Low Inertia

David Love davidlovepianos at comcast.net
Mon Oct 6 14:27:04 MDT 2008


The relationship is inexact or has not been established, I don't think
anyone disagrees with that.  Whether finding a relationship is "non-doable"
I can't say.  

With respect to my fist paragraph I stand by what I stated which can be
reduced to simple terms:  If you change the leverage with respect to weight,
you will change the leverage with respect to distance.  That will result in
a change in the way the action regulates.  On a practical level that means
if you change the knuckle hanging or move the capstan, be prepared to accept
a change in regulation.  Whether it's minimal or maximal will depend on the
degree of change.  I don't want to get bogged down in your parsing of words.

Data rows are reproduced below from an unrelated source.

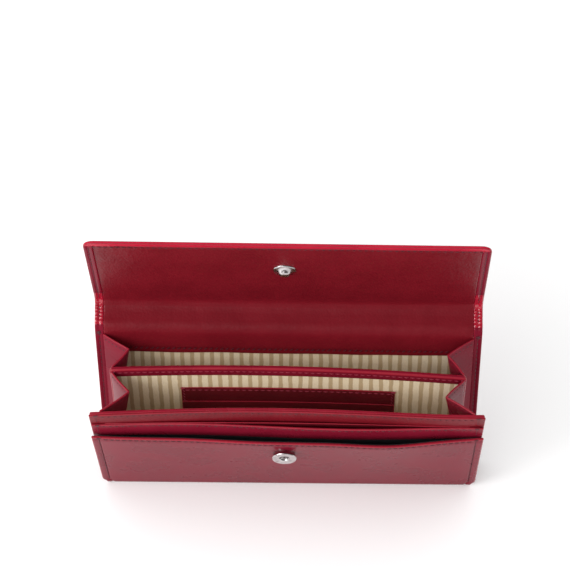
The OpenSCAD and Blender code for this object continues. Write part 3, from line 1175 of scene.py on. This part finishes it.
@dataclass
class Divider(SubAssembly):
    """The middle divider: striped linings, a folded leather top and the card slots."""

    top: float = 85.9 * MM
    facing: float = 6.0 * MM
    foot: float = -1.0 * MM
    card_wide: float = 104.6
    card_tops: tuple[float, ...] = mm(70.2, 59.4, 47.0, 34.6)

    def _shape(self, x: float, y: float, z: float) -> Vector:
        """Bows the divider with its neighbours."""
        return Vector((x, y + self.layout.bow_divider(x, z), z))

    def _add(self, obj: Piece, finish: Finish, slot: str, *nodes: str) -> Piece:
        """Hangs a piece on the divider."""
        return self.hang(obj, self.layout.divider.point, self._shape, finish, slot, "divider", *nodes)

    def build(self) -> list[Piece]:
        """Builds every piece of the divider."""
        bench, foot, top = self.bench, self.foot, self.top
        board = bench.blank("divider_stiffener", Cut.sharp(168 * MM, foot, top - 1.5 * MM, *mm(-0.5, 1.0)))
        made = [self._add(board, Finish.BOARD, "board", "divider_board")]
        fold = top - self.facing
        for side, face in (("rear", 0.55 * MM), ("front", -0.85 * MM)):
            cut = Cut.sharp(171 * MM, foot, fold + 1 * MM, face, 0.3 * MM)
            lining = bench.blank(f"divider_{side}_striped_lining", cut)
            self._add(lining, Finish.STRIPES, "striped_lining", f"divider_lining_{side}")
            cut.high - foot
            made.append(lining)
        facing = bench.blank("divider_top_leather", Cut(
            172 * MM, fold, top, -1.25 * MM, 2.5 * MM, edge_round=0.9 * MM, columns=30, rows=3
        ))
        made.append(self._add(facing, Finish.COVER, "edge_leather", "divider_facing"))
        for s, side in ((-1, "left"), (1, "right")):
            strip = bench.blank(f"divider_side_leather_{side}", Cut(
                2.4 * MM, foot, top - 0.4 * MM, -1.3 * MM, 2.6 * MM, edge_round=1.0 * MM, columns=2, rows=20
            ))
            for vertex in strip.data.vertices:
                vertex.co.x += s * 85.2 * MM
            made.append(self._add(strip, Finish.COVER, "outer_leather"))
        names = ("card_panel", "card_slot_upper", "card_slot_middle", "card_slot_lower")
        for k, (high, node) in enumerate(zip(self.card_tops, names)):
            slot = bench.blank(node + "_leather", Cut(
                (self.card_wide - 0.4 * k) * MM, 4.0 * MM, high, -(0.95 + 0.6 * (k + 1)) * MM, 0.55 * MM,
                low_round=1 * MM, edge_round=0.25 * MM, columns=12, rows=8,
            ))
            made.append(self._add(slot, Finish.CARD, "inner_leather", node))
        rows = [
            bench.stitches("s", (-x, z), (x, z), face, thick=0.3 * MM)
            for x, z, face in ((83 * MM, top - 2.3 * MM, -1.35 * MM), mm(50.8, 68.4, -1.65))
        ]
        rows += [
            bench.stitches("s", (x, 5 * MM), (x, 69 * MM), -1.75 * MM, 2.4 * MM, 0.5) for x in mm(-51.0, 51.0)
        ]
        rows += [
            bench.knot((s * x, z), face)
            for x, z, face in (mm(51.6, 70.0, -1.7), (84.9 * MM, top - 1.6 * MM, -1.45 * MM)) for s in (-1, 1)
        ]
        made.append(self._add(bench.join("divider_threads", rows), Finish.ROSE, "thread", "divider_seams"))
        return made


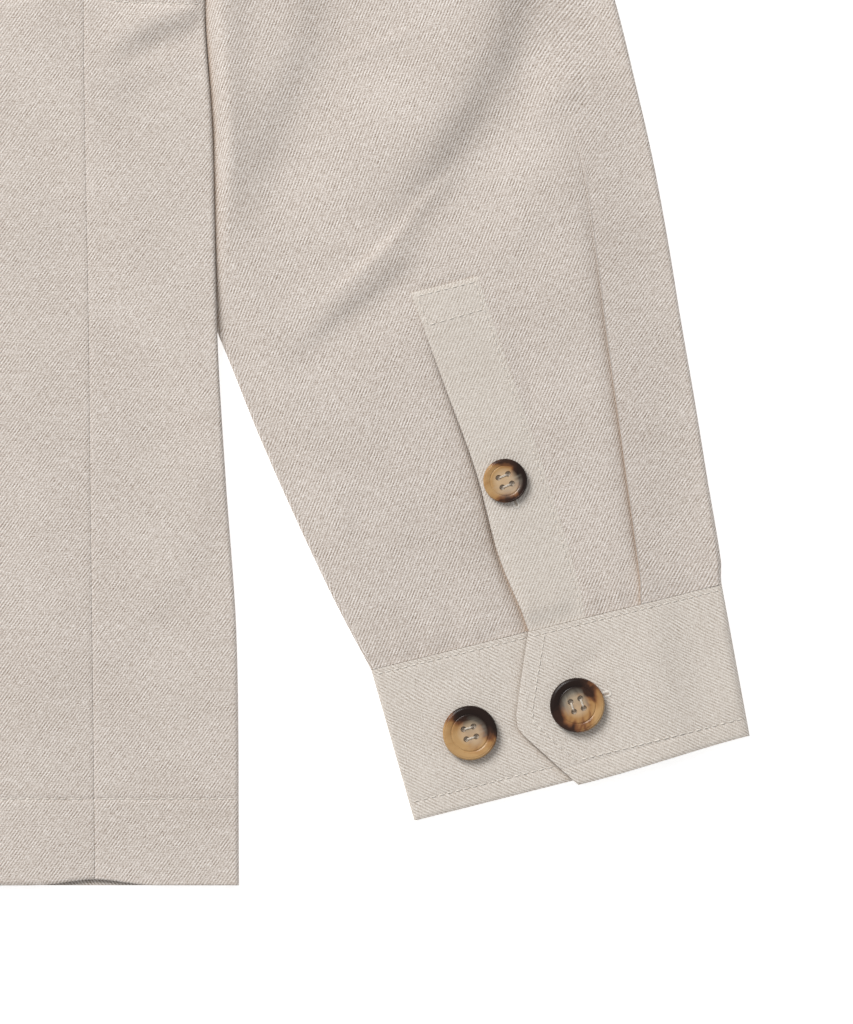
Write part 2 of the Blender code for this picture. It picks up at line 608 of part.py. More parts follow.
def button_mesh(width):
    """A turned button with a raised rim and four holes, worked out once for each size."""
    radius = width / 2
    profile = (
        (0, 0), (0.76, 0), (1, 0.13), (1, 0.27), (0.89, 0.36), (0.72, 0.26), (0, 0.26),
    )
    mesh = bpy.data.meshes.new("button")
    points = [(radius * r, 0, radius * z) for r, z in profile]
    mesh.from_pydata(points, [(n, n + 1) for n in range(len(points) - 1)], [])
    blank = bpy.data.objects.new("blank", mesh)
    jacket.objects.link(blank)
    turned = blank.modifiers.new("turned", "SCREW")
    turned.steps = turned.render_steps = 12
    turned.use_merge_vertices = True
    turned.merge_threshold = 0.00005
    turned.use_normal_calculate = True
    cutter = bpy.data.meshes.new("holes")
    form = bmesh.new()
    for n in range(4):
        angle = math.radians(45 + 90 * n)
        centre = Vector((math.cos(angle), math.sin(angle), 0.15)) * radius * 0.27
        place_at = Matrix.Translation((centre.x, centre.y, radius * 0.13))
        bmesh.ops.create_cone(
            form, cap_ends=True, segments=6, radius1=radius * 0.095, radius2=radius * 0.095,
            depth=radius, matrix=place_at,
        )
    form.to_mesh(cutter)
    form.free()
    holes = bpy.data.objects.new("holes", cutter)
    jacket.objects.link(holes)
    cut = blank.modifiers.new("holes", "BOOLEAN")
    cut.operation = "DIFFERENCE"
    cut.solver = "EXACT"
    cut.object = holes
    made = bpy.data.meshes.new_from_object(blank.evaluated_get(bpy.context.evaluated_depsgraph_get()))
    bpy.data.objects.remove(blank)
    bpy.data.objects.remove(holes)
    made.materials.clear()
    made.materials.append(horn)
    return made


def make_buttons(band):
    """Sews a button on at each place, a hair above the cloth that it closes."""
    meshes = {width: button_mesh(width) for width in (BUTTON_LARGE, BUTTON_SMALL)}

    def sew(name, x, y, cloth_top, width):
        button = place(name, meshes[width].copy(), horn)
        button.location = (x, y - MIDDLE, cloth_top + GAP)

    band_top = FRONT_TOP + 2 * STEP
    for n, y in enumerate(FRONT_BUTTONS, 1):
        sew(f"button_front_{n}", 0, y, band_top, BUTTON_LARGE)
    sew("button_stand", 0, STAND_BUTTON, STAND_FRONT_TOP, BUTTON_SMALL)
    cloth_tops = dict(
        button_placket=2 * SLEEVE_FOLD + PUFF + STEP, button_cuff_over=CUFF_TOP_HIGH, button_cuff_under=CUFF_TOP_LOW
    )
    for side, which in ((1, "left"), (-1, "right")):
        for spec in SLEEVE_BUTTONS:
            name = spec["name"]
            sew(f"{name}_{which}", side * spec["x"], spec["y"], cloth_tops[name], spec["width"])
        for pocket in POCKETS:
            if pocket["name"].startswith("flap"):
                name = pocket["name"].replace("flap", "button_flap")
                x = side * (pocket["left"] + pocket["right"]) / 2
                sew(f"{name}_{which}", x, pocket["bottom"] + FLAP_BUTTON_RISE, pocket["low"] + WALL, BUTTON_SMALL)


for old in list(bpy.data.objects):
    bpy.data.objects.remove(old, do_unlink=True)
jacket = bpy.data.collections.new("safari_jacket")
bpy.context.scene.collection.children.link(jacket)
twill = material("melange_twill", (0.60, 0.54, 0.48), 0.85, sheen=0.3)
horn = material("horn", (0.28, 0.17, 0.09), 0.25)

make_back()
front_band_rows = make_fronts()
make_sleeves()
make_cuffs()
make_stand()
make_leaf()
make_pockets()
make_buttons(front_band_rows)
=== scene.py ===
"""The looks of the safari jacket: each piece of cloth as a shell with its folds, weave and stitching.

The plan of the jacket is worked out as the part's source does it, from the middle of the hem, with X to
the wearer's left and Y up the body, and moved so that the origin is under the jacket's middle. Lengths are
in metres and angles in degrees, unless a line says otherwise.
"""

import math

import bmesh
import bpy
import numpy as np
from mathutils import Matrix, Vector
from mathutils.bvhtree import BVHTree


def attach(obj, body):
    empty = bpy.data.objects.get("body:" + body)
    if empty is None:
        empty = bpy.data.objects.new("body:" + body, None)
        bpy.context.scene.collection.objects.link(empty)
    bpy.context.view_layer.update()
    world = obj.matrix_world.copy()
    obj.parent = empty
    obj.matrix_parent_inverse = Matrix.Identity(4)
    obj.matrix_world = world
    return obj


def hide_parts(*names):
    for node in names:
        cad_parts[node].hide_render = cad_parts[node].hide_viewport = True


def table(keys, *rows):
    """Rows of values as dictionaries that share their keys."""
    return [dict(zip(keys.split(), row)) for row in rows]


# The photograph: its scale, and a point of it whose place on the jacket is known.
PHOTO_WIDTH, PHOTO_HEIGHT = 853, 1024
PX_PER_MM = 2.88
PHOTO_FOLD_X, PHOTO_HEM_Y = 239.0, 885.5  # the body's lower corner, in pixels
HEM_CORNER_X = 0.2700  # the same corner, from the jacket's middle
CAMERA_HEIGHT = 3.0

# Sizes that the solids share.
MIDDLE = 0.3675
WALL = 0.0010
GAP = 0.0003
STEP = WALL + GAP
ROOM = 0.0010
SIDE_ROOM = 0.0006
NECK_ROOM = 0.0003
LIFT = 0.0030
BODY_FOLD = 0.0013
SLEEVE_FOLD = 0.00125
CUFF_FOLD = 0.0014
BAND_HALF = 0.017
NECK = (0.080, 0.720)
SHOULDER = (0.232, 0.678)
ARMPIT = (0.2667, 0.452)
FRONT_NECK = 0.641
BACK_NECK = 0.700
ARMHOLE_PULLS = ((0.200, 0.425), (0.178, 0.560))
SIDE_SEAM_AT = 0.35
PIN = 0.440
HEM_DEPTH = 0.030
BODY_ROWS = (HEM_DEPTH, 0.3050, 0.3330)  # rows of stitches round the body: the hem and the waist
BUTTON_LARGE = 0.019
BUTTON_SMALL = 0.0153

# The body: its folded edge and its side seam, at heights from the hem.
BODY_EDGE = table(
    "y fold seam",
    (0.000, 0.2700, 0.2200), (0.085, 0.2692, 0.2190), (0.140, 0.2655, 0.2183), (0.190, 0.2626, 0.2178),
    (0.262, 0.2608, 0.2165), (0.305, 0.2582, 0.2160), (0.370, 0.2620, 0.2150), (0.452, 0.2680, 0.2148),
)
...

God, why do I bother?  (rhetorical question, answer not required)

David Love
davidlovepianos at comcast.net 
www.davidlovepianos.com

-----Original Message-----
From: pianotech-bounces at ptg.org [mailto:pianotech-bounces at ptg.org] On Behalf
Of Richard Brekne
Sent: Monday, October 06, 2008 1:55 PM
To: pianotech at ptg.org
Subject: Low Inertia

Greetings

    As I said, it would nice to establish the relationship because
    weight and distance ratios currently are not the same.  That was
    what I took Jude to be
    referring to.  I assume you meant you weren't sure this was possible
    rather than "accurate" since I made no claim one way or the other.

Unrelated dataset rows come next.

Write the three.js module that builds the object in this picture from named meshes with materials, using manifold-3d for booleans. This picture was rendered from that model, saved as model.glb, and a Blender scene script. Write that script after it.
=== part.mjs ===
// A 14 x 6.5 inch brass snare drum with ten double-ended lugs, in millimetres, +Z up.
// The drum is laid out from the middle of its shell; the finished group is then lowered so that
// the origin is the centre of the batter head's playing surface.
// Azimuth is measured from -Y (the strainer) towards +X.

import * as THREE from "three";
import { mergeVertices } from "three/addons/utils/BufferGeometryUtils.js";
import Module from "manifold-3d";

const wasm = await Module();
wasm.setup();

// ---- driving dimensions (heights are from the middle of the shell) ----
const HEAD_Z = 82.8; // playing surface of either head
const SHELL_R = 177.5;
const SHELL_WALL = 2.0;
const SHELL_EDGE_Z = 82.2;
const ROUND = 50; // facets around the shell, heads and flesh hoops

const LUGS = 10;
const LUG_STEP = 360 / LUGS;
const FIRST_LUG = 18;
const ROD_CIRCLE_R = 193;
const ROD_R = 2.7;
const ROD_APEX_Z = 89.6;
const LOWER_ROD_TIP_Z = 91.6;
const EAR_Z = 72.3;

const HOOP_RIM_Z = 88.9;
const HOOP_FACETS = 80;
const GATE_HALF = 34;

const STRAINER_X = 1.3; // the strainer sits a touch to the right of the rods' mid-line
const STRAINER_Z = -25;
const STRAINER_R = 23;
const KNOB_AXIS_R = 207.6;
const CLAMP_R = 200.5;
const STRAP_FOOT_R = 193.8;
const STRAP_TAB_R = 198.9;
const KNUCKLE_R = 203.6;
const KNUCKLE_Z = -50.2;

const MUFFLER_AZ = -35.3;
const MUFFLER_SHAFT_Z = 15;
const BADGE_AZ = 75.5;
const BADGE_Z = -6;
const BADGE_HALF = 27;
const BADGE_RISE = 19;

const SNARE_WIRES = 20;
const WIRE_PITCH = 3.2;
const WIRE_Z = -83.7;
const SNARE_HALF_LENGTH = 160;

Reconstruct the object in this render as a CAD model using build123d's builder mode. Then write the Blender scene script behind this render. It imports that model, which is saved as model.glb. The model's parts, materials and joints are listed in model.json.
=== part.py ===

ref:  http://ptg.org/pipermail/pianotech.php/2008-October/228063.html  
Actually I would say that I felt your first paragraph was somewhat 
inaccurate, and that your second paragraph expressed a desire for some 
that that is basically non-doable.  The different action ratio protocols 
are only in the most general sense related. And the translation from one 
to the other involves complications due to the nature of the SWR as I 
outlined.

    With reference to change in SW Ratio and change in regulation.  I
    didn't qualify whether the change would be significant or not.  The
    issue is that any change in the action ratio will result in a change
    in regulation specs. You can compensate for that change by adjusting
    the blow distance, the aftertouch or the dip and the amount of the
    compensation may in fact be minimal if the change to the ratio is
    minimal.  So a change in the SW ratio does mean a change in the
    regulation specs, necessarily.  It may not be a significant change
    but there will be a change.  

    David Love

An <<insignificant>> change in blow for a very significant change in SWR 
did not seem to reflect the essence of your rational.  You seemed to be 
stating that changing the SWR would necessitate regulation spec changes 
that were quite significant... tho you indeed did not expressly use the 
word. Sorry if I misunderstood. tho indeed... you do in your response 
say "the amount of the compensation may in fact be minimal if the change 
to the ratio is minimal" which is not really the case. The change in 
SWR  *can*  be significant while the resultant requirement for change in 
regulation specs quite insignificant. Again.. due to the nature of the 
SWR protocol as opposed to the distance protocol.